Regardless of political leaning or vested interest, none can deny that there is cause for concern. Liver cirrhosis rates have risen by a phenomenal 95 per cent in just seven years, making us the world’s only developed nation with a rising rate of liver disease, while excessive alcohol consumption causes 22,000 premature deaths each year in the UK. Statistics tell us to expect 13 children to be hospitalised today thanks to dangerous levels of intoxication.

So what’s the answer? Simple, according to the newly-formed Alcohol Health Alliance (AHA), which advocates a three-pronged policy of increased funding for treatment and prevention programmes, tighter regulation of the drinks industry and, crucially, an increase in taxes on alcohol by as much as 25 per cent.

But the mention of taxation provoked predictable howls of anguish from drinks industry lobby groups: the AHA’s proposals would “restrict personal freedoms and limit consumer choice”, said an open letter from the British Beer & Pub Association (BBPA). As well as the AHA’s mission statement, Tuesday saw us treated to a 225-page report on public health from the Nuffield Council on Bioethics, which also urged the government to take steps to alleviate the problems caused by alcohol. Committee chairman Lord Krebs summarised: “People often reject the idea of a ‘nanny state,’ but the Government has a duty to look after the health of everyone – and sometimes that means guiding or restricting our choices.”

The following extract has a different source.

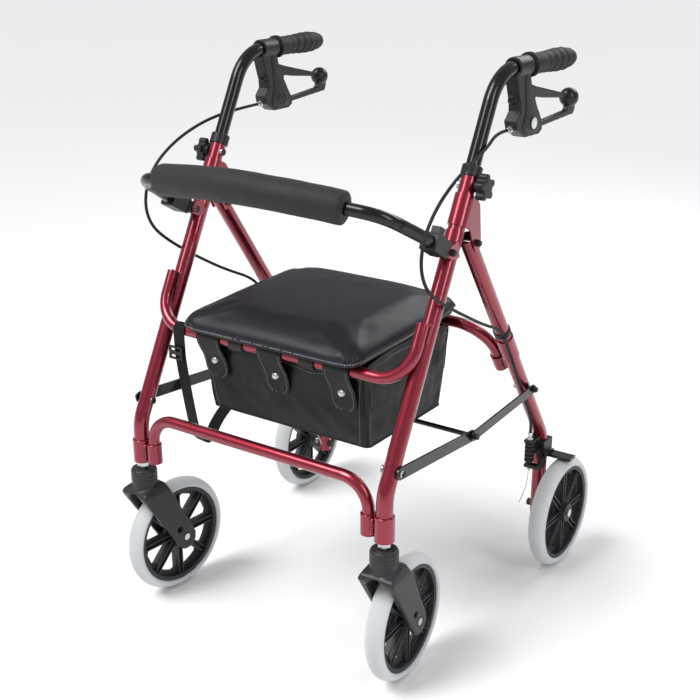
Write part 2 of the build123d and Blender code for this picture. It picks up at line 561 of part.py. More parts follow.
button = hoop_box((HOOP_X - BUTTON_HALF, HOOP_X + BUTTON_HALF),
                  (BUTTON_V - BUTTON_HALF, BUTTON_V + BUTTON_HALF), (BAR_R + BUTTON_STROKE + 0.8, 25))
button = fillet(button.edges().group_by(Axis.Z)[-1], 1)
for side, sign in SIDES.items():
    save(f"backrest_button_{side}", sided(button, sign))

# ---- handles ------------------------------------------------------------------------
HANDLE_Z = 895.0
GRIP_TOE = 2.7           # the grips point slightly outward
handle_corner_y = front_leg_y(HANDLE_Z)
grip_frame = Pos(LEG_X, handle_corner_y, HANDLE_Z) * Rot(0, 0, -GRIP_TOE)
GRIP_START, GRIP_END = 96.0, 226.0
HANDLE_BOTTOM_S = 165.0


def along_grip(t, x=0.0, z=0.0):
    """A point at t behind the handle's corner, in the grip's own frame."""
    p = (grip_frame * Pos(x, t, z)).position
    return p.X, p.Y, p.Z


handle_low = (LEG_X, *down_leg(HANDLE_BOTTOM_S))
handle_path = bent([handle_low, (LEG_X, handle_corner_y, HANDLE_Z), along_grip(GRIP_END - 8)], 80)
handle_tube = pipe(handle_path, HANDLE_R, HANDLE_R - 1.5)
SLIDE_UP, SLIDE_DOWN = 100.0, 25.0
bolt_s = (COLLAR_Z - HEIGHT_BOLT_Z) / cos(radians(FRONT_LEAN))
slot_half = BOLT_R + GAP
slot_low = down_leg(bolt_s + SLIDE_UP)
slot_high = down_leg(bolt_s - SLIDE_DOWN)
slot = flat_bar(slot_low, slot_high, 2 * slot_half, 215, 46, 0.1, 0.1)
slot += disc(*slot_low, 1, 215, 261)
slot += disc(*slot_high, 1, 215, 261)
handle_tube -= slot

grip = revolve(make_face(Polyline(
    (HANDLE_R, GRIP_START - 8), (19, GRIP_START - 8), (19, GRIP_START - 3), (15.6, GRIP_START),
    (16.2, GRIP_START + 40), (18.2, GRIP_START + 74), (18, GRIP_START + 96), (14.5, GRIP_END - 8),
    (11, GRIP_END), (0, GRIP_END), (0, GRIP_END - 7), (HANDLE_R, GRIP_END - 7), close=True)), Axis.Y)
grip = grip_frame * grip

# brake housing: a clamp round the tube and a body that hangs below it
HOUSING_X = (-11.0, 11.0)
LEVER_T = (4.0, 86.0 - 0.0)
PIVOT_T, PIVOT_DZ = 91.0, -87.0      # the lever's pivot, behind and below the handle's corner
housing_line = [(36, -6), (37, -13), (51, -53), (52, -66), (40, -79), (44, -92), (68, -106),
                (112, -106), (122, -100), (119, -86), (101, -60), (84, -30), (78, -12), (76, -6)]


def grip_slab(points, x_low, x_high):
    """A plate square to the grip's pivot axes: points are (behind, above) the corner."""
    face = Plane.YZ.offset(x_low) * make_face(Polyline(*points, close=True))
    return grip_frame * extrude(face, x_high - x_low)


def grip_disc(t, dz, radius, x_low, x_high):
    return grip_frame * rod((x_low, t, dz), (x_high, t, dz), radius)


LEVER_HALF = 4.5
housing = grip_slab(housing_line, *HOUSING_X)
housing += grip_frame * rod((0, 42, 0), (0, 82, 0), 15.5)
housing += grip_frame * rod((-3, 60, -49), (-3, 44, -49), 6)
housing -= grip_frame * rod((-3, 47, -49), (-3, 42, -49), 3)
lever_room = [(82, -11), (60, -30), (66, -80), (73, -102), (140, -112), (140, -11)]
housing -= grip_slab(lever_room, -LEVER_HALF - 0.5, LEVER_HALF + 0.5)
housing += grip_disc(PIVOT_T, PIVOT_DZ, BOLT_R, -8, 8)
housing += grip_disc(PIVOT_T, PIVOT_DZ, 6.5, 11, 13)
housing += grip_disc(PIVOT_T, PIVOT_DZ, 5, -13, -11)
housing -= swept(handle_path, HANDLE_R)
ADJ_T, ADJ_DZ = 44.0, -91.5
barrel = grip_frame * rod((0, ADJ_T + 6, ADJ_DZ), (0, ADJ_T - 12, ADJ_DZ), 3)
barrel += grip_frame * rod((0, ADJ_T - 1, ADJ_DZ), (0, ADJ_T - 6, ADJ_DZ), 4.6)
housing -= barrel

# lever: a flat loop with a ball end
lever_line = [(84, -40), (96, -30), (110, -34), (216, -57), (228, -60), (243, -73), (240, -86),
              (236, -91), (128, -98), (104, -96), (84, -93), (80, -80)]
lever_hole = [(108, -50), (132, -54), (212, -63), (216, -68), (216, -79), (212, -83), (126, -90),
              (114, -84), (104, -68)]
lever = grip_slab(lever_line, -LEVER_HALF, LEVER_HALF) - grip_slab(lever_hole, -20, 20)
BALL_R = 14.5
lever += grip_frame * Pos(0, 226, -64) * Sphere(BALL_R)
lever -= grip_disc(PIVOT_T, PIVOT_DZ, BOLT_R + FIT, -20, 20)

# star knob on the height bolt
KNOB_IN, KNOB_OUT = LEG_X + LEG_R + 0.5, 272.0
knob = disc(height_bolt_y, HEIGHT_BOLT_Z, 9, KNOB_IN, 257)
lobes = disc(height_bolt_y, HEIGHT_BOLT_Z, 13, 257, KNOB_OUT)
knob_axis = Pos(0, height_bolt_y, HEIGHT_BOLT_Z)
for lobe in range(5):
    turn = radians(72 * lobe + 18)
    y, z = height_bolt_y + 14.5 * cos(turn), HEIGHT_BOLT_Z + 14.5 * sin(turn)
    lobes += disc(y, z, 5.5, 257, KNOB_OUT)
knob += lobes
knob -= disc(height_bolt_y, HEIGHT_BOLT_Z, BOLT_R + FIT, 240, 268.5)

for side, sign in SIDES.items():
    save(f"handle_tube_{side}", sided(handle_tube, sign))
    save(f"hand_grip_{side}", sided(grip, sign))
    save(f"brake_housing_{side}", group(sided(housing, sign), sided(barrel, sign)))
    save(f"brake_lever_{side}", sided(lever, sign))
    save(f"height_knob_{side}", sided(knob, sign))

# ---- rear brake arms ----------------------------------------------------------------
ARM_X = (LEG_X + 15.4, LEG_X + 21)
SHOE_GAP = 3.4
shoe_z = 2 * WHEEL_R + SHOE_GAP
arm = slab([(BRAKE_Y - 18, 190), (BRAKE_Y - 6, 190), (BRAKE_Y + 8, BRAKE_Z - 7),
            (BRAKE_Y + 40, shoe_z), (BRAKE_Y + 40, shoe_z + 8), (BRAKE_Y + 6, BRAKE_Z + 9),
            (BRAKE_Y - 8, BRAKE_Z + 8), (BRAKE_Y - 18, 198)], *ARM_X)
arm += box((ARM_X[0], 300), (BRAKE_Y + 18, BRAKE_Y + 40), (shoe_z, shoe_z + 5))
arm += box((CABLE_X - 7, ARM_X[1]), (CABLE_Y - 6, CABLE_Y + 6), (190, 196))
arm -= disc(BRAKE_Y, BRAKE_Z, PIVOT_HOLE_R, 240, 270)
for side, sign in SIDES.items():
    save(f"brake_arm_{side}", sided(arm, sign))


# ---- brake cables -------------------------------------------------------------------
def cable(points):
    """A tube along straight runs joined by arcs as large as the runs allow."""
    spots = [Vector(p) for p in points]
    runs = [b - a for a, b in zip(spots, spots[1:])]
    radii = []
    for before, after in zip(runs, runs[1:]):
        half_turn = radians(before.get_angle(after)) / 2
        radii.append(0.45 * min(before.length, after.length) / tan(half_turn))
    path = bent(points, radii)
    tube = swept(path, CABLE_R)
    section = 3.14159 * CABLE_R ** 2
    print("cable", round(path.length), "mm, smallest arc", round(min(radii)),
          "volume over section times length", round(tube.volume / section / path.length, 4))
    return tube


barrel_tip = along_grip(ADJ_T - 12 - GAP, 0, ADJ_DZ)
after_barrel = along_grip(ADJ_T - 42, 0, ADJ_DZ)
cable_lead = [barrel_tip, after_barrel]
clip_run = rear_down * 24
down_to_brake = [clip_cable - clip_run, clip_cable + clip_run, (247, 120, 360), (246, 153, 312),
                 (242, 170, 290), (238, 181.5, 274), (CABLE_X, CABLE_Y, ADJUSTER_TOP + 0.9)]
left_loop = [(255, -48, 793), (261, -104, 780), (264, -160, 762), (266, -208, 736), (267, -240, 702),
             (267, -248, 664), (266, -232, 630), (264, -198, 604), (261, -147, 576), (258, -92, 548),
             (255, -38, 521)]
right_loop = [(255, -46, 795), (261, -98, 782), (264, -146, 763), (266, -186, 737), (267, -210, 704),
              (267, -216, 668), (266, -204, 636), (264, -176, 610), (261, -134, 581), (258, -88, 553),
              (255, -38, 525)]
save("brake_cable_left", cable(cable_lead + left_loop + down_to_brake))
save("brake_cable_right", flip(cable(cable_lead + right_loop + down_to_brake)))


# ---- casters and wheels -------------------------------------------------------------
# a caster is modelled with its stem axis on the origin, trailing along +Y
FORK_IN, FORK_OUT = 19.5, 30.0
AXLE_DROP = WHEEL_R
HEAD_R = 21.0
fork_hull = make_hull([e for y, z, r in ((63, 97, 20), (-18, 203, 8), (17, 212, 8))
                       for e in (Pos(y, z) * Circle(r)).edges()])
fork = Plane.YZ.offset(-FORK_OUT) * fork_hull
fork = extrude(fork, 2 * FORK_OUT)
front_view = make_face(Polyline((-HEAD_R, 226), (-FORK_OUT, 203), (-FORK_OUT + 1.5, 70),
                                (FORK_OUT - 1.5, 70), (FORK_OUT, 203), (HEAD_R, 226), close=True))
fork &= extrude(Plane.XZ.offset(-120) * front_view, 240)
fork += rod((0, 0, 206), (0, 0, FORK_TOP_Z), HEAD_R)
fork = fillet(fork.edges().group_by(Axis.Z)[-1], 2.5)
fork -= ring((0, 0, 235.5), (0, 0, 237), HEAD_R + 1, HEAD_R - 0.8)
fork -= box((-FORK_IN, FORK_IN), (-60, 120), (60, 186))
fork -= rod((0, -60, 186), (0, 120, 186), FORK_IN)
fork -= rod((0, 0, 190), (0, 0, 260), STEM_R + FIT)
fork -= rod((0, 0, 160), (0, 0, 206), 11)
fork -= rod((0, 0, FORK_TOP_Z - 2), (0, 0, FORK_TOP_Z + 1), 9)
fork -= disc(TRAIL, AXLE_DROP, AXLE_R, -40, 40)
fork -= disc(TRAIL, AXLE_DROP, 8, FORK_OUT - 4, 40)
fork -= disc(TRAIL, AXLE_DROP, 8, -40, -FORK_OUT + 4)
spare_hole = Plane.YZ.offset(-40) * Pos(TRAIL - 14, AXLE_DROP + 19) * RegularPolygon(6, 6)
fork -= extrude(spare_hole, 80)
caster_axle = disc(TRAIL, AXLE_DROP, AXLE_R, -FORK_OUT + 2, FORK_OUT - 2)
for x in (FORK_OUT - 3.9, -FORK_OUT + 0.9):
    caster_axle += Pos(x, TRAIL, AXLE_DROP) * Rot(0, 90, 0) * extrude(RegularPolygon(6.5, 6), 3)
for sign in SIDES.values():
    caster_axle += ring((sign * (HUB_HALF + 0.3), TRAIL, AXLE_DROP), (sign * FORK_IN, TRAIL, AXLE_DROP),
                        7, AXLE_R)

# wheels are modelled about their own axle
SPOKES = 8
RIM_BAND = 7.0
HUB_R = 16.0
half_tyre = TYRE_W / 2
tyre_section = make_face(
    ThreePointArc((-half_tyre + 1.2, RIM_R + 7), (0, WHEEL_R), (half_tyre - 1.2, RIM_R + 7))
    + ThreePointArc((half_tyre - 1.2, RIM_R + 7), (half_tyre, RIM_R + 4), (half_tyre - 3, RIM_R))
    + Line((half_tyre - 3, RIM_R), (-half_tyre + 3, RIM_R))
    + ThreePointArc((-half_tyre + 3, RIM_R), (-half_tyre, RIM_R + 4), (-half_tyre + 1.2, RIM_R + 7)))
tyre = revolve(tyre_section, Axis.X)
rim = disc(0, 0, RIM_R, -12, 12) - disc(0, 0, RIM_R - RIM_BAND, -13, 13)
rim += disc(0, 0, HUB_R, -HUB_HALF, HUB_HALF)
web = disc(0, 0, RIM_R - RIM_BAND + 1, -2, 2)
for spoke in range(SPOKES):
    window = make_face(Polyline((-7, 27), (7, 27), (18, 62), (10, 69), (-10, 69), (-18, 62), close=True))
    window = extrude(Plane.YZ.offset(-5) * window, 10)
    web -= Rot((spoke + 0.5) * 360 / SPOKES, 0, 0) * window
rim += web
for spoke in range(SPOKES):
    blade = box((-9, 9), (-5.2, -2.8), (HUB_R - 2, RIM_R - RIM_BAND + 1))
    blade += box((-9, 9), (2.8, 5.2), (HUB_R - 2, RIM_R - RIM_BAND + 1))
    rim += Rot(spoke * 360 / SPOKES, 0, 0) * blade
rim -= disc(0, 0, AXLE_R + FIT, -30, 30)

for side, sign in SIDES.items():
    caster = Pos(sign * LEG_X, FOOT_Y, 0) * Rot(0, 0, CASTER_TURN[side])
    save(f"caster_fork_{side}", caster * fork)
    save(f"caster_axle_{side}", caster * caster_axle)
    save(f"front_tyre_{side}", caster * Pos(0, TRAIL, AXLE_DROP) * tyre)
    save(f"front_rim_{side}", caster * Pos(0, TRAIL, AXLE_DROP) * rim)
    save(f"rear_tyre_{side}", Pos(sign * REAR_WHEEL_X, REAR_FOOT_Y, AXLE_Z) * tyre)
    save(f"rear_rim_{side}", Pos(sign * REAR_WHEEL_X, REAR_FOOT_Y, AXLE_Z) * rim)
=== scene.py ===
"""Looks, stage and camera of the rollator walker, round the frame in model.glb."""
import math

import bmesh
import bpy
import numpy as np
from mathutils import Matrix, Vector, noise
from mathutils.bvhtree import BVHTree


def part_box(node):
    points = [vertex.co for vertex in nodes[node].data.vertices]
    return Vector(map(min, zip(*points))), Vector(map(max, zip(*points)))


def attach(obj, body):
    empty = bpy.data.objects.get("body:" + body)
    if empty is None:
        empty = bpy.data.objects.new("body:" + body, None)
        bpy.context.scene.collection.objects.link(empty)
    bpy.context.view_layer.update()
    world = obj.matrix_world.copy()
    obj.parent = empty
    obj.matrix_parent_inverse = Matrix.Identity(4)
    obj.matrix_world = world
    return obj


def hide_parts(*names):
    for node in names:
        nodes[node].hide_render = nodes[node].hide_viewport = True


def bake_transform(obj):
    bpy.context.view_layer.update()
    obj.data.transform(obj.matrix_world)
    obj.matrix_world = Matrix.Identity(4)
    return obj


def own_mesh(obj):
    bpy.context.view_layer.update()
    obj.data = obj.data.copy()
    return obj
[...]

Lord Krebs’ attempt to reassure libertarians may have sparked more panic than the report itself: talk of “guiding or restricting” choice can sound evasively euphemistic, eerily echoing China's ruthless “harmonising” of dissenters. He has a point, of course: a modern government which took no steps to safeguard public health would indeed be in dereliction of its duty. But according to Mill’s “classical harm principle,” discussed at length in the Nuffield report, the state has no justification for interfering in behaviour which affects only the agent himself.

If this is the central bone of contention in this debate, then the BBPA’s outrage at the idea of “restricting personal freedoms” seems a touch belated: as Health Minister Dawn Primarolo points out, UK alcohol taxation already stands at “something like the second-highest level in Europe.” Further hikes in taxes will serve only to tighten a restriction that is already in place; for all the bright ideas being bandied about, an end to Britain’s growing drink problem seems as far off as ever.